I think that if she really and truly didn't want to do any lesson work, then I would talk to her and see why she felt that way and/or what her plan would be moving forward. As I also mentioned in previous posts, I truly don't feel like you can force anyone to "learn" anything. You might be able to get them to memorize something or test through something, but in order for them to truly absorb, understand and retain it, they have to be invested and interested. I don't think that my feelings on this will ever change.


Having gone to school and having always done work with me over summers and during vacations, it has just always been the norm for her to do academic studies. She really enjoys the programs that we use. She has a huge hand in the decision making process and makes the final picks on what she will be using, as she is the one that has to do it and why would I want to waste money on something that I would have to fight with her to get done. She is even liking the writing workbook that she has been doing - Spectrum Writing, Grade 8 - which is a huge find! She has goals that she has set for herself and now it is my job to help her get to reach those goals. If for some reason she has a change of heart, I will keep an open-mind and work with her in whatever manner she needs me to. 

Oct 12, 2010

Building Time Management Skills

We have been discussing time management skills lately and being in the right mindset to learn. It is rather difficult to truly retain and learn information if you are tired, stressed, or just not interested! We have been going through and streamlining some of the things that she is working on and KM has decided that she would like to try to work on her time management abilities.

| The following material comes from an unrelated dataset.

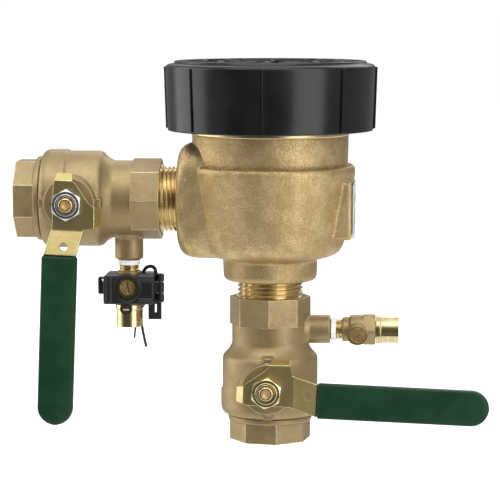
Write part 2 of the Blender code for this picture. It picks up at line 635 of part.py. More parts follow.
def bonnet_and_air_inlet():
    """The bonnet screws into the neck and carries the air inlet's float and seat."""
    bonnet = turned("bonnet", [
        (39.5, 172), (39.5, NECK_TOP + GAP), (35.1, NECK_TOP + GAP), (35.1, 166.8), (33, 166.8),
        (33, 163), (35.1, 163), (35.1, 146), (29.5, 146), (29.5, 160), (24, 160), (24, 172)], FINE)
    join(bonnet, rod("bonnet_hub", 7, 162, 181, COARSE))
    for i in range(3):
        join(bonnet, block(f"bonnet_arm_{i}", (5, -2.5, 167.5), (26, 2.5, 171.5), turn=(0, 0, 120 * i)))
    cut(bonnet, rod("float_guide_bore", 3.4, 161, 173, SMALL),
        rod("canopy_screw_bore", 2.6, 174.5, 182, SMALL))
    finish(bonnet, "brass")

    bm = bmesh.new()
    o_ring_r, o_ring_section, around, section_sides = 34.2, 0.8, 24, 5
    for i in range(around):
        angle = 2 * pi * i / around
        circle = bmesh.ops.create_circle(bm, segments=section_sides, radius=o_ring_section * MM)
        stand = (Matrix.Rotation(angle, 4, "Z") @ Matrix.Translation((o_ring_r * MM, 0, 164.9 * MM))
                 @ Matrix.Rotation(pi / 2, 4, "X"))
        bmesh.ops.transform(bm, verts=circle["verts"], matrix=stand)
    bmesh.ops.bridge_loops(bm, edges=bm.edges[:], use_cyclic=True)
    bmesh.ops.recalc_face_normals(bm, faces=bm.faces)
    finish(add_mesh("bonnet_o_ring", mesh_from("bonnet_o_ring", bm), None), "rubber")

    air_float = turned("air_float", [
        (0, 165.5), (3, 165.5), (3, 149.2), (20, 149.2), (20, 152.2), (21.7, 152.2), (21.7, 149.0),
        (28.2, 149.0), (28.2, 146.8), (0, 146.8)], MEDIUM)
    finish(air_float, "grey_plastic")
    finish(ring("float_seal", 22.1, 28.2, 149.3, 152.7, MEDIUM), "rubber")
    finish(coil("float_spring", 4.9, 0.5, 149.5, 161.6, 4), "steel")


def canopy_pieces():
    canopy = turned("canopy", [
        (8.6, 186.6), (8.6, CANOPY_PLATE), (45.8, CANOPY_PLATE), (46.6, CANOPY_TOP),
        (48.4, CANOPY_TOP), (49.2, CANOPY_SHOULDER + 0.4), (51.8, CANOPY_SHOULDER),
        (53.2, CANOPY_SHOULDER - 0.8), (CANOPY_R_TOP, CANOPY_SHOULDER - 2.2),
        (CANOPY_R_BOTTOM, CANOPY_BOTTOM + 0.6), (52.0, CANOPY_BOTTOM), (50.3, CANOPY_BOTTOM),
        (51.1, 187.9), (50.0, 189.1), (11, 189.1), (11, 181.3), (2.9, 181.3), (2.9, 186.6)], FINE)
    rib_low, rib_high = CANOPY_BOTTOM + 0.9, CANOPY_SHOULDER - 1.4
    rib_half, rib_middle = (rib_high - rib_low) / 2, (rib_high + rib_low) / 2
    taper = degrees(atan2(CANOPY_R_TOP - CANOPY_R_BOTTOM, CANOPY_SHOULDER - CANOPY_BOTTOM))
    for i in range(CANOPY_RIBS):
        around = frame(f"rib_frame_{i}", turn=(0, 0, 360 / CANOPY_RIBS * i))
        side = block(f"skirt_rib_{i}", (-1.6, -1.0, -rib_half), (0.8, 1.0, rib_half), around,
                     (53.0, 0, rib_middle), (0, taper, 0))
        top = block(f"top_rib_{i}", (12, -1.0, CANOPY_PLATE - 1), (47, 1.0, CANOPY_PLATE + 2.2), around)
        join(canopy, side, top)
    finish(canopy, "black_plastic")
    finish(ring("canopy_washer", 2.9, 7.8, 186.9, 187.9, COARSE), "steel")
    screw = rod("canopy_screw", 2.2, 176, 189, SMALL)
    join(screw, prism("canopy_screw_head", 6, 5.2, 188.2, 191.6))
    finish(screw, "steel")


# ---------------------------------------------------------------- lock clip

def clip_half(name, side, hinge_spans):
    """One half of the clip: side -1 is the front half and +1 the back half."""
    def across(near, far):
        return sorted((side * near, side * far))

    y_low, y_high = across(0.25, CLIP_DEPTH)
    shell = block(name, (CLIP_LOW[0], y_low, CLIP_LOW[1]), (CLIP_HIGH[0], y_high, CLIP_HIGH[1]),
                  bevel=0.8)
    ear_y = across(0.25, 1.7)
    ear = block(name + "_ear", (-88.9, ear_y[0], 74.3), (CLIP_LOW[0] + 1, ear_y[1], 83.2), bevel=0.5)
    eye_x, eye_z = (-73.3, 68.0) if side < 0 else (-68.9, 68.0)
    eye_front, eye_back = across(CLIP_DEPTH - 1.6, CLIP_DEPTH - 0.2)
    eye = rod(name + "_eye", 3.1, -eye_back, -eye_front, SMALL, None, (eye_x, 0, eye_z), (90, 0, 0))
    join(shell, ear, eye)
    if side > 0:
        join(shell, block(name + "_tail", (-63.2, 1.2, 60.9), (-56.4, 3.4, 72.6)))
    for i, (z_low, z_high) in enumerate(hinge_spans):
        leaf_y = across(0.4, KNUCKLE_R - 0.2)
        join(shell,
             block(f"{name}_leaf_{i}", (CLIP_HIGH[0] - 1, leaf_y[0], z_low + 0.1),
                   (HINGE_X, leaf_y[1], z_high - 0.1)),
             rod(f"{name}_knuckle_{i}", KNUCKLE_R, z_low, z_high, SMALL, None, (HINGE_X, 0, 0)))
    inside_y = across(-1, CLIP_DEPTH - CLIP_WALL)
    room = block(name + "_room",
                 (CLIP_LOW[0] + CLIP_WALL, inside_y[0], CLIP_LOW[1] + CLIP_WALL),
                 (CLIP_HIGH[0] - CLIP_WALL, inside_y[1], CLIP_HIGH[1] - CLIP_WALL))
    return shell, room, (eye_x, eye_z)


def lock_clip(cock_x, stem_z):
    """A hinged box that shuts round the test cock, held by a nylon tie."""
    middle = (75.0, 80.6)
    outer = ((CLIP_LOW[1], middle[0] - GAP), (middle[1] + GAP, CLIP_HIGH[1]))
    halves = {"lock_clip_front": (-1, (middle,)), "lock_clip_back": (1, outer)}
    for name, (side, spans) in halves.items():
        shell, room, (eye_x, eye_z) = clip_half(name, side, spans)
        if side < 0:
            join(shell, rod(name + "_window_ring", 7.0, 8, 12.6, COARSE, None,
                            (cock_x, 0, stem_z), (90, 0, 0)))
        else:
            join(shell,
                 wire(name + "_strap", [(-66.4, 4.0, 84.0), (-65.4, 3.4, 86.4), (-63.8, 2.9, 88.0),
                                        (-61.9, 2.6, 88.5), (-60.2, 2.5, 87.8), (-59.4, 2.6, 86.2),
                                        (-59.6, 3.0, 83.6)], 0.95))
        cut(shell, room,
            turned(name + "_cock_room", [(0, 95), (6.8, 95), (6.8, 82.9), (8.9, 82.9), (8.9, 60),
                                         (0, 60)], COARSE, None, (cock_x, 0, 0)),
            rod(name + "_pin_bore", 1.0, 60, 95, SMALL, None, (HINGE_X, 0, 0)),
            rod(name + "_ear_hole", 0.9, -5, 5, SMALL, None, (-86.2, 0, 81.4), (90, 0, 0)),
            rod(name + "_eye_hole", 1.7, -14, 14, SMALL, None, (eye_x, 0, eye_z), (90, 0, 0)))
        if side < 0:
            cut(shell, rod(name + "_window", 5.5, 5, 14, COARSE, None, (cock_x, 0, stem_z), (90, 0, 0)))
        else:
            cut(shell, block(name + "_tail_slot", (-59.9, 0, 64.5), (-58.8, 5, 69.0)))
        finish(shell, "black_plastic")
    pin = rod("lock_clip_pin", 0.7, CLIP_LOW[1] + 0.2, CLIP_HIGH[1] + 0.4, SMALL, None, (HINGE_X, 0, 0))
    finish(pin, "steel")
    tie = wire("lock_tie", [
        (-71.3, 8.3, 50.0), (-70.8, 8.4, 55.0), (-70.2, 8.6, 60.0), (-69.5, 8.8, 64.5),
        (-69.0, 9.0, 67.0), (-68.9, 10.6, 67.8), (-68.8, 12.4, 67.2), (-68.6, 13.0, 65.0),
        (-68.2, 12.6, 60.0), (-67.6, 12.2, 55.0), (-66.6, 11.8, 50.0), (-65.5, 11.6, 45.0)], TIE_R)
    finish(tie, "black_plastic")


# ---------------------------------------------------------------- assembly

outlet_axis_frame = frame("outlet_axis", at=(0, 0, OUTLET_Z), turn=(0, -90, 0))
bowl_body(outlet_axis_frame)
nipples(outlet_axis_frame)
check_valve()
bonnet_and_air_inlet()
canopy_pieces()

inlet_valve = ball_valve("inlet_valve", (0, 0, 0), (0, 0, 0), cap_turn=90 + 11.2, nut_turn=25)
outlet_valve = ball_valve("outlet_valve", (OUTLET_VALVE_X, 0, OUTLET_Z), (0, 90, 0),
                          cap_turn=22.5, nut_turn=0)
test_cock("inlet_cock", inlet_valve, stem_tilt=13, slot_turn=0)
test_cock("outlet_cock", outlet_valve, stem_tilt=0, slot_turn=103)
lock_clip(OUTLET_VALVE_X + COCK_Z, OUTLET_Z - COCK_REACH - COCK_STEM_Z)
bpy.context.view_layer.update()
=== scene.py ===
"""Looks of the pressure vacuum breaker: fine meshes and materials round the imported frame.

Meshes are drawn in millimetres in local frames and stored in metres in the row frame, so every
piece sits at the origin. +Z runs up the inlet pipe, the outlet pipe runs towards -X, and both
levers are on the -Y side.
"""
import json
from math import atan2, cos, pi, radians, sin

import bmesh
import bpy
from mathutils import Euler, Matrix, Vector

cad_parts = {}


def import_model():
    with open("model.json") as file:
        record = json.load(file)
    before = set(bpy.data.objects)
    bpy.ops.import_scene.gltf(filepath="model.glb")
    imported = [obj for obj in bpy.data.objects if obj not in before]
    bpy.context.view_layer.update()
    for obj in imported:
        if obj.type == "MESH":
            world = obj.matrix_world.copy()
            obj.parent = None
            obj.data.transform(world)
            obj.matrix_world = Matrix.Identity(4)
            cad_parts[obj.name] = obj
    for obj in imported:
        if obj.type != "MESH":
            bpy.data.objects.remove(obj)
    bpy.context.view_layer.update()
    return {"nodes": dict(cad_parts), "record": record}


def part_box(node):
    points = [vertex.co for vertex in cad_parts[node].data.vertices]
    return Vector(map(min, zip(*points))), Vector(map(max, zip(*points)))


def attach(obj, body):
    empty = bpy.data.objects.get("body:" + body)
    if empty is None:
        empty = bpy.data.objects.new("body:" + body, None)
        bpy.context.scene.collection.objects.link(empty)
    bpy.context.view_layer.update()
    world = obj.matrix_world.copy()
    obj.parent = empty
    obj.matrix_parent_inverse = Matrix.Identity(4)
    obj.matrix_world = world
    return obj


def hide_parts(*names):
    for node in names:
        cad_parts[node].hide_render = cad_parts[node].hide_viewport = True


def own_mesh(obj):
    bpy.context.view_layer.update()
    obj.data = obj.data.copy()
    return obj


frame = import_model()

MM = 0.001
BODY_OF = {node: body for body, nodes in frame["record"]["behaviour"]["bodies"].items() for node in nodes}


def low_mm(node):
    """Low corner of a CAD node's box, in millimetres."""
    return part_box(node)[0] / MM


def high_mm(node):
    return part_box(node)[1] / MM


def middle(node):
    return (low_mm(node) + high_mm(node)) / 2


# ---------------------------------------------------------------- dimensions, in millimetres

BALL_Z = middle("inlet_valve_ball").z
OUTLET_Z = middle("outlet_valve_ball").z
OUTLET_X = low_mm("outlet_valve_end_cap").x      # the outlet valve's free end
VALVE_LENGTH = high_mm("inlet_valve_body").z
HUB_BOTTOM = low_mm("body").z
CANOPY_BOTTOM = low_mm("canopy").z
CANOPY_TOP = high_mm("canopy").z
COCK_REACH = high_mm("inlet_valve_body").x
COCK_Z = middle("inlet_cock_nozzle").z
LABEL_X = high_mm("label_plate").x

# the bowl: its bores, its outlet boss and the machined lip round its mouth
THROAT_R, MOUTH_R, BOSS_END = 12.5, 35.5, 47.0
LIP_R, LIP_LOW, NECK_TOP = 39.9, 156.8, 168.0
# pipe threads
THREAD_R, SOCKET_R, PIPE_PITCH = 16.7, 17.0, 2.21
# ball valves: z runs from the cap towards the neck, or out of the pad along the stem
BARREL_R, BARREL_BASE_R, NECK_R, NECK_OCTAGON_Z = 24.5, 25.3, 19.6, 59.5
CAP_OCTAGON_R, NECK_OCTAGON_R, CAP_LENGTH, OCTAGON_EASE = 21.1, 20.9, 11.2, 0.45
CAP_FLANGE_R, CAP_FLANGE_END = 21.6, 13.0
PORT_R, BALL_R, SEAT_R = 12.0, 17.5, 12.2
PAD_R, PAD_TOP = 13.0, 28.5
STEM_R, STEM_BORE_R, STEM_TOP = 3.9, 4.3, 41.5
# levers and grips
LEVER_LOW, LEVER_THICK, LEVER_LIFT = 32.0, 2.3, 5.2
LEVER_DROOP, LEVER_OFFSET, ARM_START, ARM_STEP_END = 2.2, -2.4, 12.5, 26.1
GRIP_START, GRIP_LENGTH, GRIP_WIDTH, GRIP_THICK, GRIP_TAIL = 25.8, 85.2, 18.0, 7.0, 9.5
# test cocks: z runs out of the valve, or out of the cock along its stem
COCK_STEM_Z, COCK_LENGTH, COCK_BORE_R = 14.0, 35.0, 2.4
# lock clip: low and high corner in X and Z, and how far each half reaches in Y
CLIP_LOW, CLIP_HIGH, CLIP_DEPTH, CLIP_WALL = (-85.0, 70.3), (-59.0, 85.0), 11.5, 1.5
CLIP_SPLIT, RAIL_RISE = 0.25, 0.55
HINGE_X, KNUCKLE_R, KNUCKLE_GAP = -56.6, 1.9, 0.3


# ---------------------------------------------------------------- mesh helpers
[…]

There are often mornings were she feels as though she is just going through the motions and not really sure that she is truly learning what she is feeding into her brain. As we have done away with all forms of "busy" work, I was a bit surprised that she came to that realization on her own, but I am learning to trust her and her instincts. I am willing to give anything a try as long as I see that she is putting forth effort in her endeavors.

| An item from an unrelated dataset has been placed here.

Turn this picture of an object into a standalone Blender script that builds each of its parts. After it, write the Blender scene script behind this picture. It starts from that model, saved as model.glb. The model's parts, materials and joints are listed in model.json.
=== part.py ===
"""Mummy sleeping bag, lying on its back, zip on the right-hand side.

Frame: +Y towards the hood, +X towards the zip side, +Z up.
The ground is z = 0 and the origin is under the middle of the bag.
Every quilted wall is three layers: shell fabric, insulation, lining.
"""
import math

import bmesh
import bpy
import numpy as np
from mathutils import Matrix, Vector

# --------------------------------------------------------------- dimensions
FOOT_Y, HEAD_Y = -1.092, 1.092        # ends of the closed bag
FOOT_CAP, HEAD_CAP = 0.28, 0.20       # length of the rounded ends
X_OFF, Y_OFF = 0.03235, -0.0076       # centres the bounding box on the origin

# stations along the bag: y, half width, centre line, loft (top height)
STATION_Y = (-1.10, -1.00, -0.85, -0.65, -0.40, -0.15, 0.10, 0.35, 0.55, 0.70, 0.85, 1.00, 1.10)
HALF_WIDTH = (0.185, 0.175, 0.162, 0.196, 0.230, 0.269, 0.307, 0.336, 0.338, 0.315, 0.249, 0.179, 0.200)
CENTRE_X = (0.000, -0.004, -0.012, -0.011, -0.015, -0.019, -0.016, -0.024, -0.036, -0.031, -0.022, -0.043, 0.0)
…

KM really enjoys doing her lesson work and is often inspired by the programs that she is working on to delve far deeper into areas than I ever thought she would want to. So I am going ahead with her request with all the hopes that she will succeed.

She has asked to be allowed more freedom in the scheduling of our days. Now I must say that I have never been extremely strict with our schedule in any manner. I do request that the work be completed on the day it is assigned, unless we decide to bump one or two things, but have always been more than willing to allow bumping to happen. I am not the mom that says, "No, you can't go to the - fill in the blank - because you have to finish your school work."  I feel like learning should be intertwined with life and not be the be all that ends all of our day to day life. So KM would like to have her assignments given to her all at once at the beginning of the week, rather than daily, so that she can work on them and have them completed by Sunday. CJ and I were a bit hesitant at first, but she has been showing a lot more responsibility lately and decided that if this was truly going to work, we would need to have some sort of consequence set up in the event of a crash and burn situation. We decided to compromise with her and have the assignments due on Saturday, so that if they are not done there will be no social engagements on Saturday evening and ALL work will be completed on Sunday.

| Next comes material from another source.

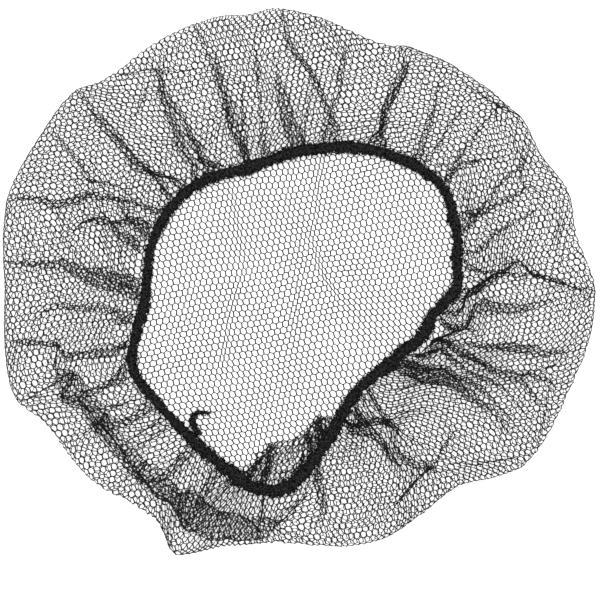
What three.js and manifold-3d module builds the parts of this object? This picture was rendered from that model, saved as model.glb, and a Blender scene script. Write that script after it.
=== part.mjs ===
// A knitted hairnet lying open side up: crown on the surface, edge folded back and gathered to its elastic.
import * as THREE from "three";
import { mergeVertices } from "three/addons/utils/BufferGeometryUtils.js";
import Module from "manifold-3d";

// Driving sizes, in millimetres. X runs to the right and Y away from the viewer, seen from above.
const netWall = 1;
const foldRadius = 1.6;
const bandWidth = 5;
const bandThickness = 3;
const bandHeight = 7.9;
const bandWave = 0.3;
const bandWaves = 7;
const pieceGap = 0.35;
const tailWidth = 2.6;
const tailTipWidth = 0.9;
const tailThickness = 1.4;
const gatherCount = 28;
const gatherLift = 0.8;
const foldSweep = 0.7 * Math.PI;
const tuckThickness = 1;
const cellPitch = 12.2;
const cellAcrossFlats = 9.4;
const cellRowBearing = 9.5;
const cellMargin = 1.2;

// Where the creases and the small gathers rise and drop, in shares of the way from the fold to the elastic.
const creaseFade = { fullBy: 0.18, dropFrom: 0.8, drop: 0.75 };
const gatherFade = { from: 0.35, fullBy: 0.85, drop: 0.4 };
const bandWaveFrom = 0.7;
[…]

I have no problem admitting that I am a bit of a control freak and I will not allow things to get pushed and pushed and pushed to the next week so that then the list of uncompleted tasks is so long that I cannot bring myself to look at it without feeling like I will throw up. I will be having enough trouble allowing the work to possibly pile up even until Saturday, but I am going to force myself to be okay with this. It is not the end of the world, it is only 8th grade!

I think that if this project is successful, she will be a much stronger independent person. I will keep you all updated on our progress. Time management skills are important at all ages and stages of life. How are you helping your child develop stronger skills in this area?